- What the task asks -
Gather all lines in the records below that include the word "which".

- Information shown -
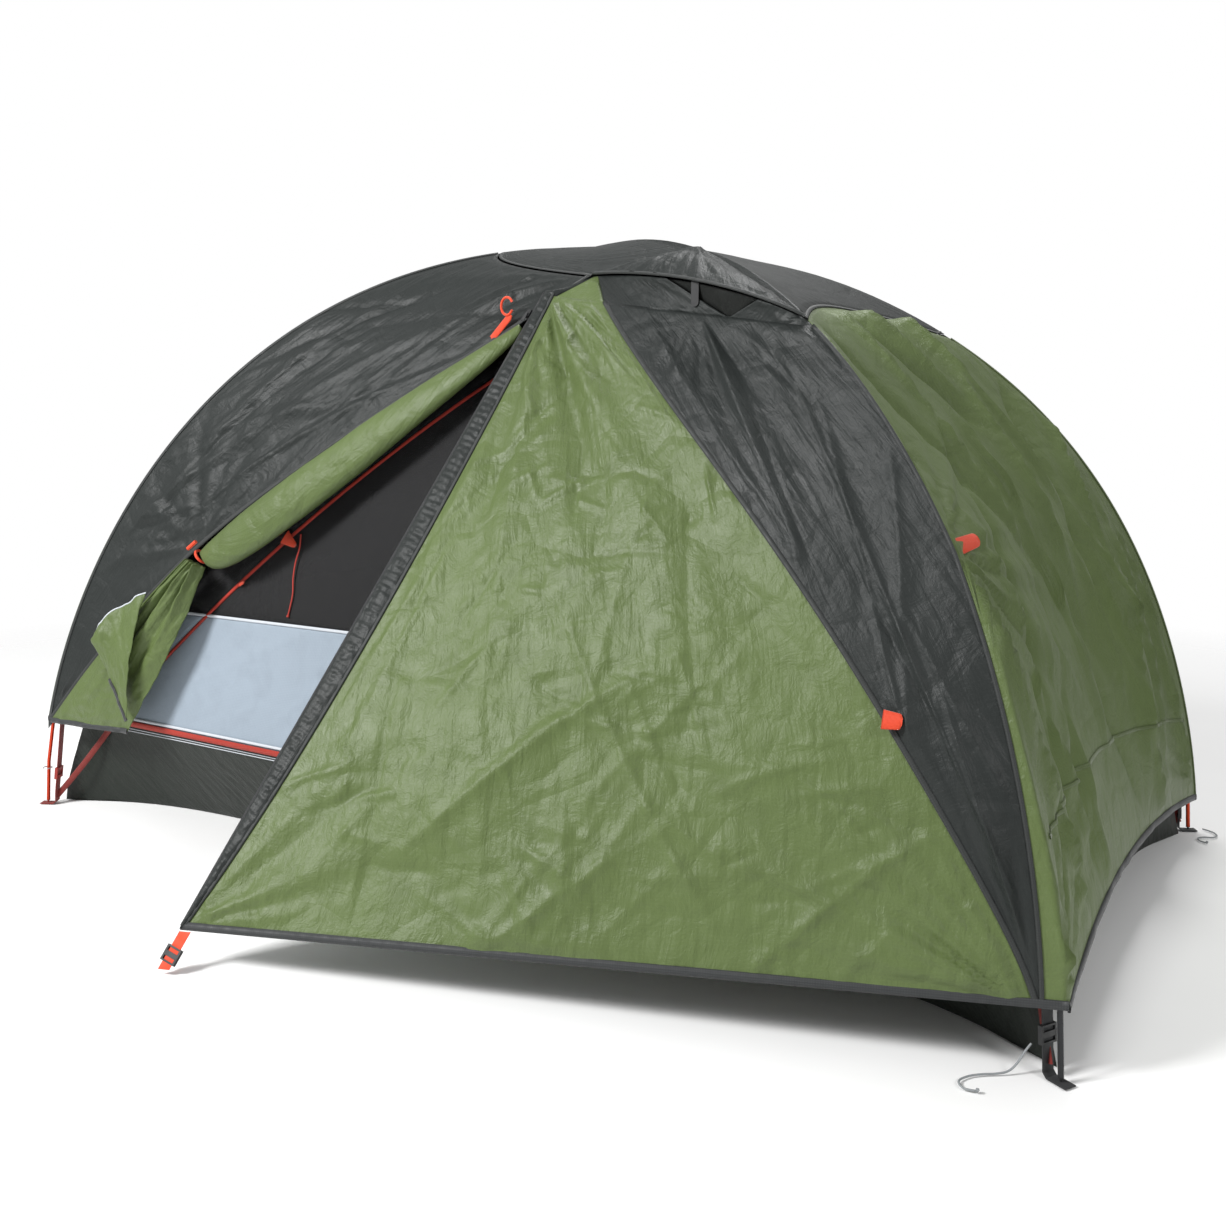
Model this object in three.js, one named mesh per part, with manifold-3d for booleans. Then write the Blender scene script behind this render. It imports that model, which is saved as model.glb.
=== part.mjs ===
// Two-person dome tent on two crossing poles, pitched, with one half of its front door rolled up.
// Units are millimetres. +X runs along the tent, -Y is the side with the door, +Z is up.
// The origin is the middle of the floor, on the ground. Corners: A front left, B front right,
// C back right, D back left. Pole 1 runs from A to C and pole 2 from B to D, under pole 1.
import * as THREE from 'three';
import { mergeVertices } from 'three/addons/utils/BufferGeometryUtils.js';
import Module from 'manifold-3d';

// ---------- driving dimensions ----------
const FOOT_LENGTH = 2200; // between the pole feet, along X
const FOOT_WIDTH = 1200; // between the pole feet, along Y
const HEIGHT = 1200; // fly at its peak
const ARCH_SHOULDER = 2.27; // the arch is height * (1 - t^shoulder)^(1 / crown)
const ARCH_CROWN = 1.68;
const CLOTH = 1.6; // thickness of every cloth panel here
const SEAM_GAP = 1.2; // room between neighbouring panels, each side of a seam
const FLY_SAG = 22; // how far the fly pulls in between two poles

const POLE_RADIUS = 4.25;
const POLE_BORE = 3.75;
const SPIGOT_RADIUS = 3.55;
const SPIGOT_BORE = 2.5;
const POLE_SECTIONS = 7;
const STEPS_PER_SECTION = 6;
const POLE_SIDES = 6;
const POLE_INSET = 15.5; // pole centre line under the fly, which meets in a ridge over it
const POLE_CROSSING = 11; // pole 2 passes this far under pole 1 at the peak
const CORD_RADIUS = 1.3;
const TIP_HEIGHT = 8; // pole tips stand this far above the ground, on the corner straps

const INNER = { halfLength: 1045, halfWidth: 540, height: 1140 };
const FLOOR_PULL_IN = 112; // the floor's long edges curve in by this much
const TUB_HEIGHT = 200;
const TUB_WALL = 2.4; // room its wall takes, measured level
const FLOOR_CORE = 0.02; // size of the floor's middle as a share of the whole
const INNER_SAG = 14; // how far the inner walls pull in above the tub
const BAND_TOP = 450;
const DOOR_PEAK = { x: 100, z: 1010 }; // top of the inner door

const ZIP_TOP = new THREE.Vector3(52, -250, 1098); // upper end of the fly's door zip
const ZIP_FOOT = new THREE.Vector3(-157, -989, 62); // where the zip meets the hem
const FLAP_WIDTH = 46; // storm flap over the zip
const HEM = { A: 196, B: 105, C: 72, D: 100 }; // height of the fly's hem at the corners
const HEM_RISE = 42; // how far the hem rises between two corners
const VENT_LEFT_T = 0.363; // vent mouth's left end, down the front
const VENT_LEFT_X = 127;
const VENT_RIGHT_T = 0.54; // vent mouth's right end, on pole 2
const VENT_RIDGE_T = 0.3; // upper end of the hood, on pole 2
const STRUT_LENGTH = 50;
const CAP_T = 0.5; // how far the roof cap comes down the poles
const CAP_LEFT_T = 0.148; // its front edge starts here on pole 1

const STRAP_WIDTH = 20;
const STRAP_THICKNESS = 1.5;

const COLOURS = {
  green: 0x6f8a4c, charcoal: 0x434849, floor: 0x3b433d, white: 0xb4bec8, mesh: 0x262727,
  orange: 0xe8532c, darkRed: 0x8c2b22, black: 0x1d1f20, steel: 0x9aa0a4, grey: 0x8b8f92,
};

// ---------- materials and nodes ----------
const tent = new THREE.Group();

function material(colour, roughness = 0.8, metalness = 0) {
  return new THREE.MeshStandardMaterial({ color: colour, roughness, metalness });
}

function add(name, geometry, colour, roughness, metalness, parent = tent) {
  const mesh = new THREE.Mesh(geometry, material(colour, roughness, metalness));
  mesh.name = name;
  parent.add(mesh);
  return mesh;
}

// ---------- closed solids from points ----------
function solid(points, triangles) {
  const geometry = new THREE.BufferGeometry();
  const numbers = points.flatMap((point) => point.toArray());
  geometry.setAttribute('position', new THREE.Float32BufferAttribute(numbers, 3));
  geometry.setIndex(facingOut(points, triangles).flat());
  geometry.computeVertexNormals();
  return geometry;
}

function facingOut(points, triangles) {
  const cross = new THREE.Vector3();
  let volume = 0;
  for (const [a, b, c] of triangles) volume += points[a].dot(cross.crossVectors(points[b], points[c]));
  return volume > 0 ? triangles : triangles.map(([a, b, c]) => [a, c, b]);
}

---

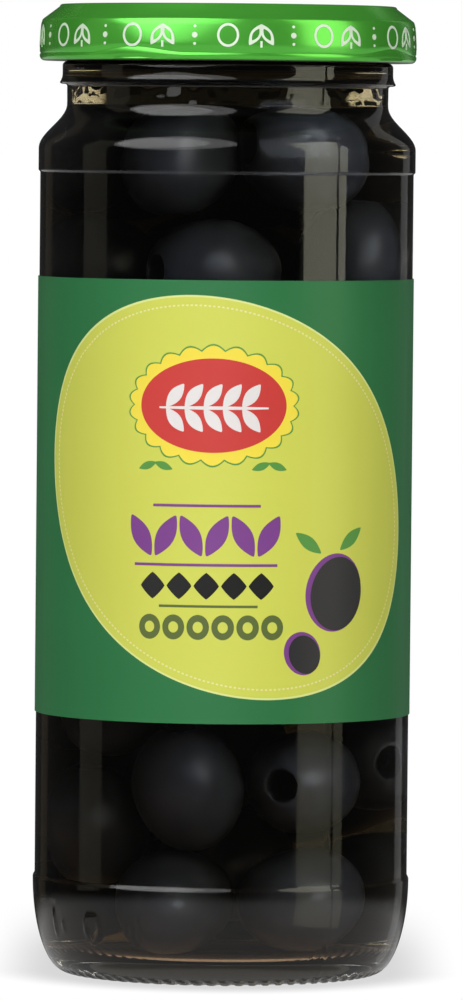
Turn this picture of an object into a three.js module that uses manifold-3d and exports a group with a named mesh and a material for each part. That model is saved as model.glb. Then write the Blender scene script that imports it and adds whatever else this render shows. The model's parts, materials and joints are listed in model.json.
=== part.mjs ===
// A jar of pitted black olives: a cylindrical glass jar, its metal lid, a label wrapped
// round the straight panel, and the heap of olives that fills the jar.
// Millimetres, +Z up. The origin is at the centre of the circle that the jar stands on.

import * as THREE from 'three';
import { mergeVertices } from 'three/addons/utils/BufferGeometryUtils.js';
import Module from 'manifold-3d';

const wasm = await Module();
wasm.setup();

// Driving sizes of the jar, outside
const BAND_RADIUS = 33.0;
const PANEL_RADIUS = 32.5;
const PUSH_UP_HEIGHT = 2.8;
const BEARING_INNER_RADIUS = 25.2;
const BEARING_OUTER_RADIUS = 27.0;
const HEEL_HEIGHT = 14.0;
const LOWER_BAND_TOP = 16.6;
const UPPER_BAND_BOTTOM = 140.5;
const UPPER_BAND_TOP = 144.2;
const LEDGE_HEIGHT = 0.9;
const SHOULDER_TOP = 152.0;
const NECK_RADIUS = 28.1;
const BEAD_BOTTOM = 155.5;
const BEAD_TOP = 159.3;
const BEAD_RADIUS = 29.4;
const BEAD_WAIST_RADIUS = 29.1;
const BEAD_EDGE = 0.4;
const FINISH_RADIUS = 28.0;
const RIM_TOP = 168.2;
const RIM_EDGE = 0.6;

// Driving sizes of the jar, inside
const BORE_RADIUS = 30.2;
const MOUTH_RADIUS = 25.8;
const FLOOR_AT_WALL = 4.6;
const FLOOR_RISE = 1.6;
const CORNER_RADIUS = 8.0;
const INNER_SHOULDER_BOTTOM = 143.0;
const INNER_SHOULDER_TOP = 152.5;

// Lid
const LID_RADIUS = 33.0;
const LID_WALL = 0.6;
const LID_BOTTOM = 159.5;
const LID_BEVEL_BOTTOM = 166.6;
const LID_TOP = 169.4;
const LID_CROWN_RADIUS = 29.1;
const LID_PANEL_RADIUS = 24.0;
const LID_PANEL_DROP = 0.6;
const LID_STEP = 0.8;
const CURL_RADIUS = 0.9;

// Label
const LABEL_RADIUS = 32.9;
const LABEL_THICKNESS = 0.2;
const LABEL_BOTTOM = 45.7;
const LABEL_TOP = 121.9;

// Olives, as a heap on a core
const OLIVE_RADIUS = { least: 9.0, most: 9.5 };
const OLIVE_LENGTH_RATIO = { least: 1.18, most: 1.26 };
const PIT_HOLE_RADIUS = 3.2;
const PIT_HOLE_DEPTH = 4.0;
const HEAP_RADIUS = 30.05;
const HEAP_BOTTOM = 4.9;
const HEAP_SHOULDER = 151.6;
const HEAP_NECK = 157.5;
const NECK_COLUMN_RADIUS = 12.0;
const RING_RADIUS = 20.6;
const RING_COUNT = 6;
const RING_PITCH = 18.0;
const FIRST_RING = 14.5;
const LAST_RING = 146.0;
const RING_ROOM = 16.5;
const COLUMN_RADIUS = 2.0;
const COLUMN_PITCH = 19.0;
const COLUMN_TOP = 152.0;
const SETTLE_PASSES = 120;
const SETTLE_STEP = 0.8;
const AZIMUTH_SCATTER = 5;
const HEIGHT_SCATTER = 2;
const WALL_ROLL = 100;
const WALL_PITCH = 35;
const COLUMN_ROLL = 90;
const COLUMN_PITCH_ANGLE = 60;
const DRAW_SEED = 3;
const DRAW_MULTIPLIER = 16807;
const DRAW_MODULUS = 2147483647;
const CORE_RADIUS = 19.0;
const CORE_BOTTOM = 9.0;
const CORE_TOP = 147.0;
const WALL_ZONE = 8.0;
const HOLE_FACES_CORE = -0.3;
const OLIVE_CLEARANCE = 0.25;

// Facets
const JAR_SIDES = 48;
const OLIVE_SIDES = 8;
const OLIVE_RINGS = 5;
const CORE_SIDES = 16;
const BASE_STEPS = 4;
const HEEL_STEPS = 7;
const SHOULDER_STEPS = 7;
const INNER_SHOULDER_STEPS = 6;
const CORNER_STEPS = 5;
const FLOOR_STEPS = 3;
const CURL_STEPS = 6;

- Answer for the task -
Model this object in three.js, one named mesh per part, with manifold-3d for booleans. Then write the Blender scene script behind this render. It imports that model, which is saved as model.glb.
const POLE_INSET = 15.5; // pole centre line under the fly, which meets in a ridge over it